Les énergies renouvelables intermittentes sont aujourd’hui prioritaires sur le réseau. Cela signifie que toute leur production est injectée dans le réseau électrique. Lorsqu’elle est importante, cela peut nécessiter l’arrêt de certaines centrales, qui vont donc « s’effacer » pour permettre l’équilibre entre la production et la demande. Avec le développement massif des énergies renouvelables dans certaines régions, cela peut poser différents problèmes, notamment des risques de black-out de plus en plus élevés à cause d’un écroulement de fréquence arrivant trop rapidement . Paradoxalement, le réseau est en situation de surcapacité, ce qui menace la fermeture des centrales de pointe.

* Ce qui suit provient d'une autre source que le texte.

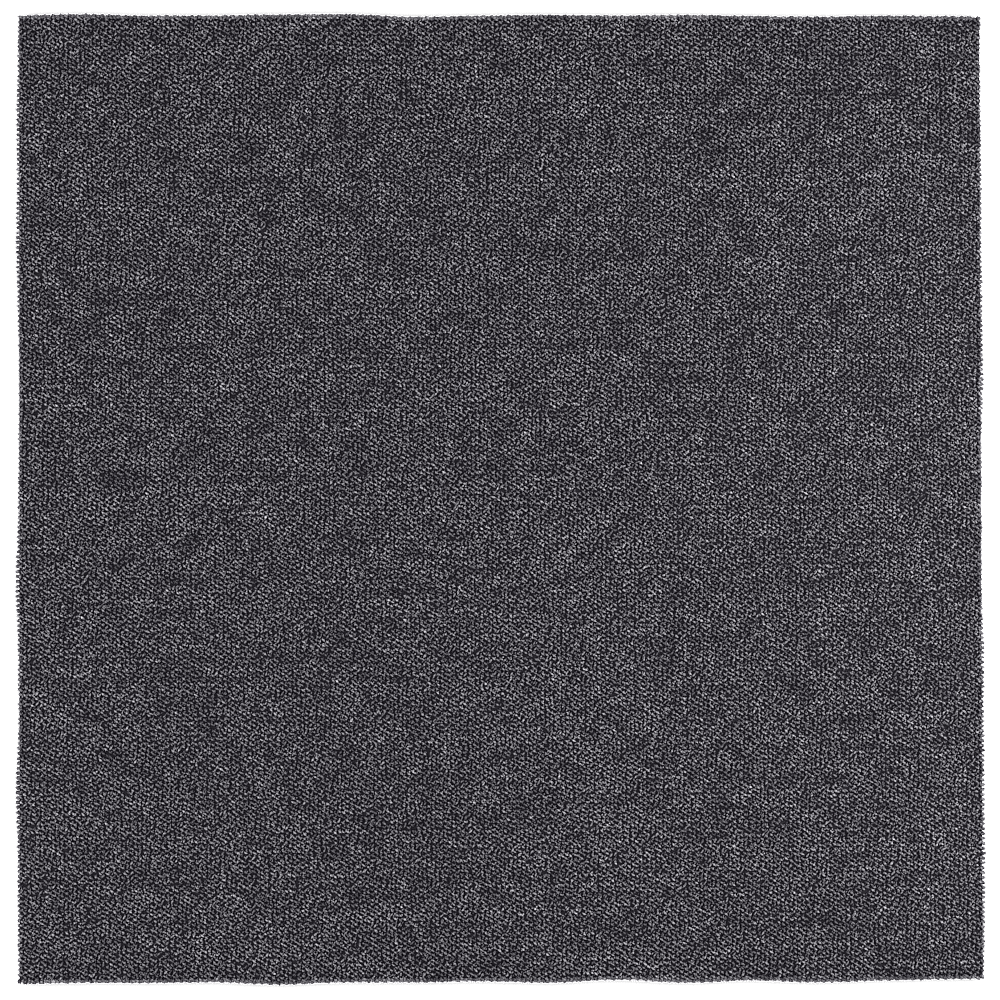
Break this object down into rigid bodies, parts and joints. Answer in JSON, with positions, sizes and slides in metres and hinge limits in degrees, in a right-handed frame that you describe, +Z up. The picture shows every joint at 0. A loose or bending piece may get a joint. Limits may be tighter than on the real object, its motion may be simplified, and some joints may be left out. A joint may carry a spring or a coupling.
{
  "type": "carpet tile",
  "caption": "Square loop-pile floor tile: a mat of low tufted yarn loops bonded to a thin heavy backing with knife-cut sides.",
  "frame": {"origin": "centre of the underside, which lies on the floor", "axes": "+Z up out of the pile, X along the tufted rows, Y across them; +Y is the picture's top edge"},
  "size_m": [0.5, 0.5, 0.006],
  "materials": {
    "bitumen_backing": "matt black bitumen compound with a fine fleece on its underside",
    "pile_yarn": "mottled anthracite yarn in low, dense loops"
  },
  "bodies": {
    "root": {"backing": "bitumen_backing", "loop_pile": "pile_yarn"}
  },
  "joints": []
}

« Le marché tel qu’il a été construit il y a 20 ans est totalement inadapté à la situation actuelle et notamment à la situation de l’intermittence », note Claude Mandil, ancien directeur exécutif de l’Agence internationale de l’énergie (AIE). D’autant plus que les centrales à gaz dont l’infrastructure a besoin pour répondre à l’intermittence des énergies éoliennes et solaires sont les premières à fermer. En cause ? Un prix du charbon trop faible et, en l’absence d’un prix du CO2 adéquat, une compétitivité trop faible. Pour tenter de sauver les installations en surcapacité qui ne fonctionnent qu’à certains moments et ne sont pas rentables, un marché de capacité est en cours de construction. Il donne un coût à l’intermittence, un coût à la pointe et en face, donne de la valeur au stockage, au lissage et à l’effacement.
Un marché à deux vitesses
Le système actuel où coexistent la production subventionnée et la production valorisée sur les marchés fonctionne au détriment des centrales de pointe. Les énergies renouvelables subventionnées matures « doivent être sensibilisées aux signaux de marché le plus vite possible », estime Claude Mandil. La situation pour le gaz est similaire avec un marché spot et des prix indexés sur le pétrole hors marché. « Comme pour les renouvelables, quand on met une partie de l’activité hors marché, dans un marché, ça ne marche pas », estime-t-il. Il n’y a pas 36 solutions au problème, « Il faut faire reconnaître par un maximum d’acteurs le fait que l’architecture du marché est à rebâtir », affirme-t-il.
Cette transition visant à faire évoluer progressivement les dispositifs de soutien aux renouvelables pour les exposer au marché à partir d’un système de tarif d’achat sera complexe et difficile à mettre en œuvre. Cela est d’autant plus vrai que les énergies renouvelables intermittentes doivent encore être soutenues pour se développer. Pour preuve, la situation critique des installations de cogénération et la baisse de raccordement du nombre d’éoliennes et de panneaux solaires à cause, notamment de tarifs d’achats. Le casse-tête semble difficile à résoudre si l’on veut respecter les objectifs de développement des énergies renouvelables à l’horizon 2020.
Des certitudes bouleversées
Mais en fait, qu’est-ce que la sécurité énergétique ? Le consommateur parlera de sécurité d’approvisionnement, lorsque le fournisseur parlera plutôt de sécurité de la demande. Ces deux visions doivent être assurées à court, à moyen et à long termes et reposent notamment sur l’adaptabilité du réseau à des variations prévues ou non prévues. Pour ce faire, cela nécessite des investissements de long terme, notamment sur les infrastructures.
Du côté des fournisseurs, la sécurité sera aussi la sécurité d’approvisionnement en matières premières. Cela ne signifie pas la fin des importations en pétrole, gaz ou uranium, mais plutôt une diversité des sources d’approvisionnement et du mix énergétique et électrique.
Aujourd’hui, la carte de l’énergie est en plein bouleversement. La demande est tirée par l’Inde, la Chine et les marchés émergents. La Chine est en train d’attirer la majorité de la production pétrolière du Golfe, le gaz se détourne de l’Europe pour aller en Asie … Les Etats-Unis sont en train de devenir auto-suffisants en gaz et en pétrole et « inondent » l’Europe de charbon bon marché. Quand les américains exploitent des huiles de schiste, cela rebooste leur industrie du raffinage et plombe la nôtre… Assurer la sécurité énergétique apparaît donc comme un défi capital.